Richard Bennett Carmichael was a northern educated, slave owning Maryland aristocrat with an abiding attachment to the Constitution. He was born to an old Queen Anne County family of wealth and influence; his father had roomed with Roger Brooke Taney when law students together. The young Carmichael entered Dickinson College in Carlisle, Pennsylvania as a member of the class of 1827 but later transferred to Princeton where he graduated in 1828. Just four years later he was elected to Congress as a Jacksonian Democrat, serving one term before returning to his law practice. He was then named as associate justice on the 10th Judicial Circuit that covered the Eastern Shore of Maryland. When the Civil War broke out and Washington asserted its authority in divided Maryland, Carmichael began a concerted judicial campaign in his courts to have grand juries indict federal officials who had made arbitrary arrests without proper authority. The military governor in the area soon lost patience with this activity and ordered Carmichael’s own arbitrary arrest. On a rainy afternoon in May 1862, the diminutive judge was manhandled from his courtroom and delivered to federal prison. He spent six months in prison without trial before being released. He resigned from the bench in 1864 but took up Democratic politics again after the war and was the president of the Maryland constitutional convention of 1867. Carmichael died at his estate on the Wye River in October 1884 and was buried in the family plot there. (By John Osborne)
Life Span
to
Dickinson Connection
Class of 1827
    Full name
    Richard Bennett Carmichael
    Place of Birth
    Birth Date Certainty
    Exact
    Death Date Certainty
    Exact
    Gender
    Male
    Race
    White
    Sectional choice
    North
    Origins
    Slave State
    No. of Siblings
    0
    No. of Spouses
    1
    No. of Children
    7
    Family
    William Carmichael (father), Sarah Downes Carmichael (mother), Elizabeth Margaret Hollyday (wife, 1835)
    Education
    Dickinson (Carlisle College)
    Princeton (College of New Jersey)
    Occupation
    Politician
    Attorney or Judge
    Relation to Slavery
    Slaveholder

    Richard B. Carmichael (Dickinson Chronicles)

    Scholarship
    Richard Bennett Carmichael was born the only son of William and Sarah Downes Carmichael to an old and wealthy Maryland family in Centreville, Queen Anne County on December 25, 1807. His father had shared rooms in Annapolis with future chief justice Roger Brooke Taney and the two men remained friends till William died in 1853. Richard was schooled locally and then entered Dickinson College in Carlisle, Pennsylvania with the class of 1827. While at the College he was elected to the Union Philosophical Society in 1825 but withdrew later to attend Princeton, where he graduated in 1828. He subsequently studied law and opened a practice in his home town in 1830.
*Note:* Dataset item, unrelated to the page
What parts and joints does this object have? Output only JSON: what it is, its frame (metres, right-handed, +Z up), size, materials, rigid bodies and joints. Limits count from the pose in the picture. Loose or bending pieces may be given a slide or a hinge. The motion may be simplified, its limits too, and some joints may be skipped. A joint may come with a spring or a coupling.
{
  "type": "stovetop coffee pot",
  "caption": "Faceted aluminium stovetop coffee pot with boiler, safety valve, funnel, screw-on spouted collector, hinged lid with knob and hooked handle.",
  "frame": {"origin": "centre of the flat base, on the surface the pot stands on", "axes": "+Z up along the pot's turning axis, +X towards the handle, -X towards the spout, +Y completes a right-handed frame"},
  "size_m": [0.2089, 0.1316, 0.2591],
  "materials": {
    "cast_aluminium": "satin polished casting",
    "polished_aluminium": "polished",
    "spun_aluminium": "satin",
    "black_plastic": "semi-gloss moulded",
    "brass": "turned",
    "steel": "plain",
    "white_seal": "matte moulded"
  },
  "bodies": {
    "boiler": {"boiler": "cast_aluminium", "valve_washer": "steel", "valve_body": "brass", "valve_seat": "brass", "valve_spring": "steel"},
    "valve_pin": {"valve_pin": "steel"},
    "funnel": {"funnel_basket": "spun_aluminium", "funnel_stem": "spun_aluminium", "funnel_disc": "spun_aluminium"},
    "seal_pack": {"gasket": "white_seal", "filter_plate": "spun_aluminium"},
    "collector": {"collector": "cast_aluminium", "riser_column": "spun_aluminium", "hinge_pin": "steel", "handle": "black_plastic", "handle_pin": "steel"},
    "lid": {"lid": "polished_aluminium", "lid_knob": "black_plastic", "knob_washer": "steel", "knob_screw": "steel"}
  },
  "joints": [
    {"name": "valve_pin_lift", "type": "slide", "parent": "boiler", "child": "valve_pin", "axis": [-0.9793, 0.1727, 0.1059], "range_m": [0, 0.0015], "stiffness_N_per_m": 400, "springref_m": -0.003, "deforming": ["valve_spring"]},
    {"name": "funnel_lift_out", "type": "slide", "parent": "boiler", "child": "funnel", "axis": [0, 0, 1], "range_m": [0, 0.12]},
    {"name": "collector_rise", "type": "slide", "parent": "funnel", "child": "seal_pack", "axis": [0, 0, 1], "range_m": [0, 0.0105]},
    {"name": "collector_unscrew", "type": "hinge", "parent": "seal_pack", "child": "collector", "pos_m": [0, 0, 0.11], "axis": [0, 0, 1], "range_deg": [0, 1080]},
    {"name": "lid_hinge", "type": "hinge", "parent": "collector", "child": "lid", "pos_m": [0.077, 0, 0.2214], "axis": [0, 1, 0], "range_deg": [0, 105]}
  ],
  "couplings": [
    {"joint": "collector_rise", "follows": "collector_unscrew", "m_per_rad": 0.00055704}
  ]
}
    Almost immediately after starting his legal career, he was elected to the Maryland house of delegates and two years later, at the age of twenty five, was elected to the United States Congress as a Jacksonian Democrat. He served one term, returned to Centreville, and later, in 1841, went again to the state house, where he served multiple terms over more than two decades. He remained very active in Democratic politics, acting as a delegate to the party's national convention. in 1856. In 1858 he was appointed an associate justice on the 10th Judicial Circuit that encompassed four local counties on the Eastern Shore of Maryland, including his own.
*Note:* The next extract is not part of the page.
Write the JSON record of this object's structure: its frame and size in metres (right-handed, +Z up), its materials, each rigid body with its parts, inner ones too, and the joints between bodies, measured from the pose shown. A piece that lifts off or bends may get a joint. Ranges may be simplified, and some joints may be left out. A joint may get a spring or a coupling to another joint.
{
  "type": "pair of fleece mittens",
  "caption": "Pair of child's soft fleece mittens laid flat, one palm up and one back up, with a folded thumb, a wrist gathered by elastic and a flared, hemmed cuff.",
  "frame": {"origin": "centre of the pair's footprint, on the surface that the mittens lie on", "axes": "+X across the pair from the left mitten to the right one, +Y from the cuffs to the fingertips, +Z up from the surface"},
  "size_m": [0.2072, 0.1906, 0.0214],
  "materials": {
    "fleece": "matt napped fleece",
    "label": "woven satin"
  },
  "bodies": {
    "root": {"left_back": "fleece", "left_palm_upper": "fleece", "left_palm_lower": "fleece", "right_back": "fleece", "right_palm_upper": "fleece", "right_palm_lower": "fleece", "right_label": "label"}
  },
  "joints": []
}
    In 1855 Carmichael, a slaveholder, had been at the center of a celebrated runaway slave case when Phoebe Myers, a free African-American woman in Queen Anne County, was sentenced to more than forty years in prison for harboring two of Carmichael's slave families who had fled bondage. Carmichael, who could afford to be magnanimous and who was a devout Episcopalian, helped petition the Maryland governor for clemency and Myers was pardoned in May 1856, having served less than five months.
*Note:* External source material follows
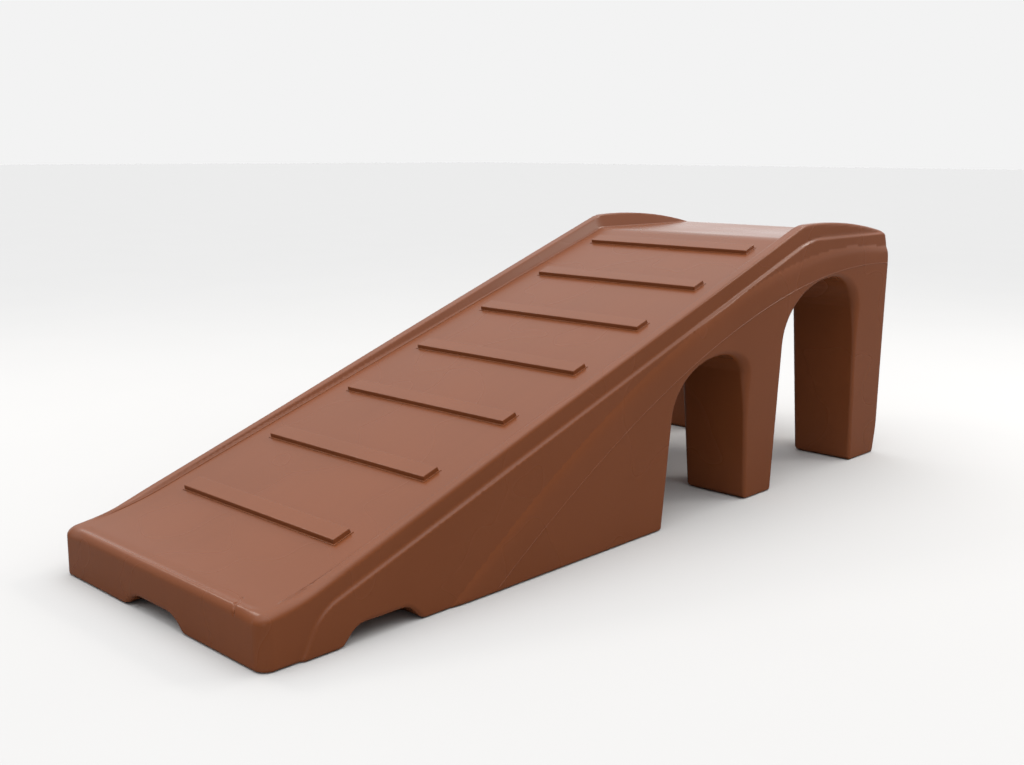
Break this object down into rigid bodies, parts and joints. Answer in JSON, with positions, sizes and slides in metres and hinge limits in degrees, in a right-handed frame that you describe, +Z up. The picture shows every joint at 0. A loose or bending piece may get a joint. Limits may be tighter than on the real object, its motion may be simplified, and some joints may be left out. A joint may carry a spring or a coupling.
{
  "type": "dog ramp",
  "caption": "Rigid moulded pet ramp: sloped deck with cross bars and low curbs, rising to a level platform on arched hollow legs.",
  "frame": {"origin": "on the floor at the middle of the ramp's footprint", "axes": "+Y runs up the ramp from the nose to the platform, +Z is up, +X is to the right when looking up the ramp"},
  "size_m": [0.467, 1.374, 0.4359],
  "materials": {
    "shell_plastic": "semi-gloss moulded polyethylene, chocolate brown",
    "bar_plastic": "semi-gloss moulded plastic, chocolate brown",
    "pad_rubber": "matte ribbed rubber"
  },
  "bodies": {
    "root": {"deck_shell": "shell_plastic", "base_shell": "shell_plastic", "vent_plug": "pad_rubber", "tread_bar_1": "bar_plastic", "tread_bar_2": "bar_plastic", "tread_bar_3": "bar_plastic", "tread_bar_4": "bar_plastic", "tread_bar_5": "bar_plastic", "tread_bar_6": "bar_plastic", "tread_bar_7": "bar_plastic", "foot_pad_nose_left": "pad_rubber", "foot_pad_nose_right": "pad_rubber", "foot_pad_wedge_left": "pad_rubber", "foot_pad_wedge_right": "pad_rubber", "foot_pad_mid_left": "pad_rubber", "foot_pad_mid_right": "pad_rubber", "foot_pad_rear_left": "pad_rubber", "foot_pad_rear_right": "pad_rubber"}
  },
  "joints": []
}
    In an even more celebrated case, Carmichael himself was to experience life behind bars when in on May 27, 1862, federal officials dragged him from his bench in the Talbot County circuit courtroom, according to some reports, pistol-whipped and bloody, and threw him into a military prison as a subversive and Confederate sympathizer. Carmichael, a strict constructionist following very publicly Chief Justice Taney's opinions on arbitrary arrest, had long resisted President Lincoln's suspension of habeas corpus often directing grand juries to indict the officials who carried out arrests without warrant. General John Dix, military governor in the area, lost patience after some months of this and ordered his arrest and incarceration without trial. Held at Fort McHenry, then Forts Lafayette and Delaware, Carmichael constantly demanded release or trial, even writing Lincoln personally, but got neither. When he was set free after more than five months, he attempted again to direct grand juries as he had before but by this time the state was under solid Union control and citizens serving on these juries returned no indictment. Disheartened, Carmichael eventually resigned from the court in 1864. Following the Civil War, he again involved himself with Democratic politics. He continued to serve as elector at the national conventions of 1864, 1868, and 1876, and was the president of the Maryland constitutional convention of 1867.

    He had married his eighteen year old cousin Elizabeth Margaret Hollyday in 1835 and the couple had seven children. Elizabeth died in January 1883, ending almost forty-eight years of marriage. On October 21, 1884, Richard Bennett Carmichael died at his home "Belle Vue" on the Wye River and was buried in the family plot there. He was seventy six years old.